His biggest mistake, however, was Waterford Wedgwood, failing to see that changing tastes were making its products less desirable to the younger generation of well-off homemakers -- cut glass tumblers and expensive china were no longer must have items in a new era of casual dining.
He poured over €400 million of his own and his brother-in-law's money into Waterford Wedgwood, but it was never going to work when similar products could be made far cheaper in Eastern Europe and Asia. His belief that these products had to be made in their traditional places (Waterford and Stoke) was in a way admirable, but it was doomed to failure.
He financed efforts to save Waterford Wedgwood by continuing to suck money out of Independent News & Media (INM). INM was still a successful business but it was very heavily indebted. In spite of this it continued to pay out huge dividends, of which O'Reilly was the largest beneficiary.

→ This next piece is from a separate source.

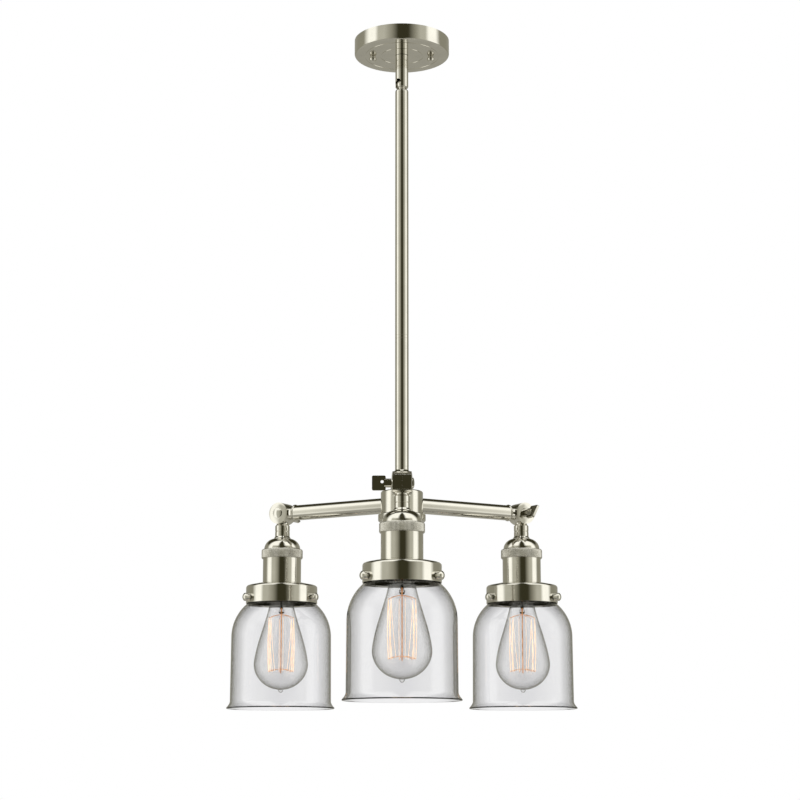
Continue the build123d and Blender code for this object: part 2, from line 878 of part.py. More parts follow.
def make_bell_glass(arm):
    """The clear bell: a lipped neck, a round shoulder, a nearly straight wall and a flared rim."""
    neck_r = glass_neck_d / 2
    wall_r = bell_d / 2
    mouth_r = bell_mouth_d / 2
    rim_r = bell_rim_d / 2
    shoulder_r = ((wall_r - neck_r) ** 2 + bell_shoulder_h**2) / (2 * (wall_r - neck_r))
    inner_shoulder_r = shoulder_r - glass_t
    arc_centre_r = wall_r - shoulder_r
    inner_neck_z = bell_wall_top + sqrt(inner_shoulder_r**2 - (neck_r - glass_t - arc_centre_r) ** 2)
    with BuildPart() as bell:
        with BuildSketch(arm.section):
            with BuildLine():
                Polyline(
                    (neck_r - glass_t, inner_neck_z),
                    (neck_r - glass_t, glass_top),
                    (glass_lip_r, glass_top),
                    (glass_lip_r, glass_top - glass_lip_h / 2),
                    (neck_r, glass_top - glass_lip_h),
                    (neck_r, glass_neck_bottom),
                )
                RadiusArc((neck_r, glass_neck_bottom), (wall_r, bell_wall_top), shoulder_r)
                Polyline(
                    (wall_r, bell_wall_top),
                    (mouth_r, bell_wall_bottom),
                    (rim_r, bell_rim_top),
                    (rim_r, bell_rim_z),
                    (rim_r - glass_t, bell_rim_z),
                    (mouth_r - glass_t, bell_wall_bottom - glass_t / 2),
                    (wall_r - glass_t, bell_wall_top),
                )
                RadiusArc(
                    (wall_r - glass_t, bell_wall_top), (neck_r - glass_t, inner_neck_z), -inner_shoulder_r
                )
            make_face()
        revolve(axis=arm.lamp_axis)
        lips = bell.edges().filter_by(GeomType.CIRCLE).filter_by(
            lambda edge: edge.center().Z < arm.pivot.Z + bell_rim_z + fit
        )
        fillet(lips, radius=bell_rim_edge)
    return bell


def bulb_outline(thickness, neck_top):
    """Half the bulb's outline, inset by a thickness: neck, swelling cone, round end and pip."""
    neck_r = base_r - base_wall - fit - thickness
    widest_r = bulb_d / 2 - thickness
    floor_z = bulb_floor_z + thickness
    pip_r = pip_d / 2 - thickness
    pip_z = bulb_floor_z - pip_h + 2 * thickness
    cone_points = [
        (neck_r + out * (widest_r - neck_r), bulb_bottom_of_base - down * bulb_cone_h)
        for out, down in bulb_cone_shape
    ]
    round_h = bulb_widest_z - floor_z
    pip_angle = degrees(acos(pip_r / widest_r))
    round_end_z = bulb_widest_z - round_h * sin(radians(pip_angle))
    with BuildLine() as outline:
        Polyline((0, pip_z), (0, neck_top), (neck_r, neck_top), (neck_r, bulb_bottom_of_base))
        Spline(
            (neck_r, bulb_bottom_of_base),
            *cone_points,
            (widest_r, bulb_widest_z),
            tangents=((0, -1), (0, -1)),
        )
        EllipticalCenterArc(
            (0, bulb_widest_z), widest_r, round_h, start_angle=360 - pip_angle, arc_size=pip_angle
        )
        Polyline((pip_r, round_end_z), (pip_r - pip_edge, pip_z + pip_edge), (0, pip_z))
    make_face(outline.edges())


def make_bulb_glass(arm):
    """The thin glass envelope, open at its neck, which is cemented in the base."""
    neck_top = bulb_bottom_of_base + bulb_neck_in
    with BuildPart() as envelope:
        with BuildSketch(arm.section):
            bulb_outline(0, neck_top)
        revolve(axis=arm.lamp_axis)
        with BuildSketch(arm.section):
            bulb_outline(bulb_glass_t, neck_top)
        revolve(axis=arm.lamp_axis, mode=Mode.SUBTRACT)
    return envelope


def make_bulb_base(arm):
    """The screw base, a thin cup with a tapered end and its contact."""
    cup_top = contact_z - base_tip_h
    with BuildPart() as base:
        with BuildSketch(arm.section):
            face(
                (0, contact_z),
                (contact_d / 2, contact_z),
                (contact_d / 2, contact_z - base_tip_h / 4),
                (base_r, cup_top),
                (base_r, bulb_bottom_of_base + fit),
                (base_r - base_wall, bulb_bottom_of_base + fit),
                (base_r - base_wall, cup_top - base_wall),
                (0, cup_top - base_wall),
            )
        revolve(axis=arm.lamp_axis)
    return base


def make_bulb_filament(arm):
    """The glass mount with a centre wire, and a cage of upright strands between two sets of hooks."""
    mount_r = base_r - base_wall - fit - bulb_glass_t - gap
    with BuildPart() as cage:
        with BuildSketch(arm.section):
            face(
                (0, bulb_bottom_of_base),
                (mount_r, bulb_bottom_of_base),
                (mount_d / 2, bulb_bottom_of_base - mount_flare_h),
                (mount_d / 2, bulb_bottom_of_base - mount_h),
                (centre_wire / 2, bulb_bottom_of_base - mount_h - mount_d / 2),
                (centre_wire / 2, filament_bottom - centre_wire),
                (0, filament_bottom - centre_wire),
            )
        revolve(axis=arm.lamp_axis)
        for strand in range(filament_strands):
            out = radial(360 / filament_strands * (strand + 0.5))
            for level in (filament_top, filament_bottom):
                with BuildSketch(Plane(origin=arm.pivot + Vector(0, 0, level), z_dir=out)):
                    Rectangle(filament_wire, filament_wire)
                extrude(amount=filament_r)
            foot = arm.pivot + out * (filament_r - filament_wire / 2) + Vector(0, 0, filament_bottom)
            with BuildSketch(Plane(origin=foot, x_dir=out, z_dir=(0, 0, 1))):
                Rectangle(filament_wire, filament_wire)
            extrude(amount=filament_h)
    return cage


lamp_pieces = {
    "lamp_swivel": make_lamp_swivel,
    "socket_cap": make_socket_cap,
    "socket_ring": make_socket_ring,
    "socket_shell": make_socket_shell,
    "socket_insulator": make_socket_insulator,
    "screw_shell": make_screw_shell,
    "shade_holder": make_shade_holder,
    "holder_screws": make_holder_screws,
    "bell_glass": make_bell_glass,
    "bulb_glass": make_bulb_glass,
    "bulb_base": make_bulb_base,
    "bulb_filament": make_bulb_filament,
}

for number, (arm, key_lean) in enumerate(zip(arms, key_leans), start=1):
    keep(make_arm(arm), f"arm_{number}")
    keep(make_arm_end(arm), f"arm_end_{number}")
    keep(make_thumb_key(arm, key_lean), f"thumb_key_{number}")
    for piece, make_piece in lamp_pieces.items():
        keep(make_piece(arm), f"{piece}_{number}")
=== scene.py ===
import json
from math import radians

import bmesh
import bpy
import numpy as np
from bpy.props import FloatProperty, FloatVectorProperty, IntProperty, PointerProperty
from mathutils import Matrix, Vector

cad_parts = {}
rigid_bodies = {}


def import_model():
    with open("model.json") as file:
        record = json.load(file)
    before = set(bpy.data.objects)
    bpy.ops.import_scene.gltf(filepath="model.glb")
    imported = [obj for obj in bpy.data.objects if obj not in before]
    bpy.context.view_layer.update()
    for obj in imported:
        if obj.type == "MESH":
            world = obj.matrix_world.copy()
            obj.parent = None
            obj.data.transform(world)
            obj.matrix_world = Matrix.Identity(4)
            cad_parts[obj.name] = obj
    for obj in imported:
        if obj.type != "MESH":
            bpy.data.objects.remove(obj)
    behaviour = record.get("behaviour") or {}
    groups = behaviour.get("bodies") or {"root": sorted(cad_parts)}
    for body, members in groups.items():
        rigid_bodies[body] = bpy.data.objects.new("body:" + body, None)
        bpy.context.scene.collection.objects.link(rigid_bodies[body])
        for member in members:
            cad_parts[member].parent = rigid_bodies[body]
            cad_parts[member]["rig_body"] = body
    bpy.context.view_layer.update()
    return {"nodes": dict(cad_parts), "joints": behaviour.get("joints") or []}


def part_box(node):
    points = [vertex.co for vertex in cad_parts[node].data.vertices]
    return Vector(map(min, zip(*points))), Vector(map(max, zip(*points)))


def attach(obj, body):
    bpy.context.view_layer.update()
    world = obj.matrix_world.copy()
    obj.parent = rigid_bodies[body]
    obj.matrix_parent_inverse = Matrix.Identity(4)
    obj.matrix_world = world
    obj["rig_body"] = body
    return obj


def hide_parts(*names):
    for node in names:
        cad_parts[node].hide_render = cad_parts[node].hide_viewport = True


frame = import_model()

bl_info = {
    "name": "Three-light pendant",
    "version": (1, 0, 0),
    "blender": (4, 5, 0),
    "location": "View3D > Sidebar > Pendant",
    "description": "Builds the visible model of a three-light pendant around its packed frame",
    "category": "Object",
}

ARMS = (1, 2, 3)
FACETS = 96  # round a turned piece
SMOOTH_ANGLE = radians(32)

# The bell, in metres
BELL_FACETS = 128
NECK_HEIGHT = 0.015
SHOULDER_END_DROP = 0.056  # from the glass's top to the foot of its shoulder
FLARE_HEIGHT = 0.0087
FLARE_REACH = (0.0046, 0.0041)  # how far the rim stands out from the wall's top and from its foot
FLARE_POWER = 1.7

# The bulb, in metres
BULB_NECK_INSET = 0.0006
BULB_WIDEST_DROP = 0.086  # from the foot of its base to its widest level
PIP_HEIGHT = 0.0035
DOME_END = 84.5  # degrees of the ellipse, where the pip begins
FILAMENT_TOP_DROP = 0.032
FILAMENT_BOTTOM_DROP = 0.095
FILAMENT_ROD_RADIUS = 0.0006
HOOK_RADIUS = 0.00025
WIRE_SIDES = 6

# ---------------------------------------------------------------- places read from the frame
joints = {joint["name"]: joint for joint in frame["joints"]}
pivots = {arm: Vector(joints[f"lamp_tilt_{arm}"]["pos_m"]) for arm in ARMS}


def heights(node):
    """The lowest and highest level of a node."""
    low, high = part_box(node)
    return low.z, high.z


def radius(node):
    """Half the width of a node that is round about an upright axis."""
    low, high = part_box(node)
    return (high.x - low.x) / 2


# ---------------------------------------------------------------- mesh helpers
def new_mesh(name, points, faces):
    """A mesh object from arrays of points (n, 3) and of four-cornered faces (m, 4)."""
    mesh = bpy.data.meshes.new(name)
    mesh.from_pydata(points.tolist(), [], faces.tolist())
    mesh.validate()
    mesh.update()
    piece = bpy.data.objects.new(name, mesh)
    bpy.context.scene.collection.objects.link(piece)
    return piece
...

When the global crash happened, advertising revenues vanished and the whole deck of cards O'Reilly was holding began to collapse. Even worse than happened later in INM, workers in Waterford saw their pensions vanish as their jobs went elsewhere.
Despite O'Reilly's charm and power and his image as a billionaire of international standing, the reality by then was that he was a busted flush. He had borrowed heavily over the years to keep funding Waterford Wedgwood and much of that was based on personal guarantees.
Which is why his lawyers ended up in the courts here two weeks ago pleading for more time for him to meet the €200 million he owes his various banks. It was a sad end to a once glittering career.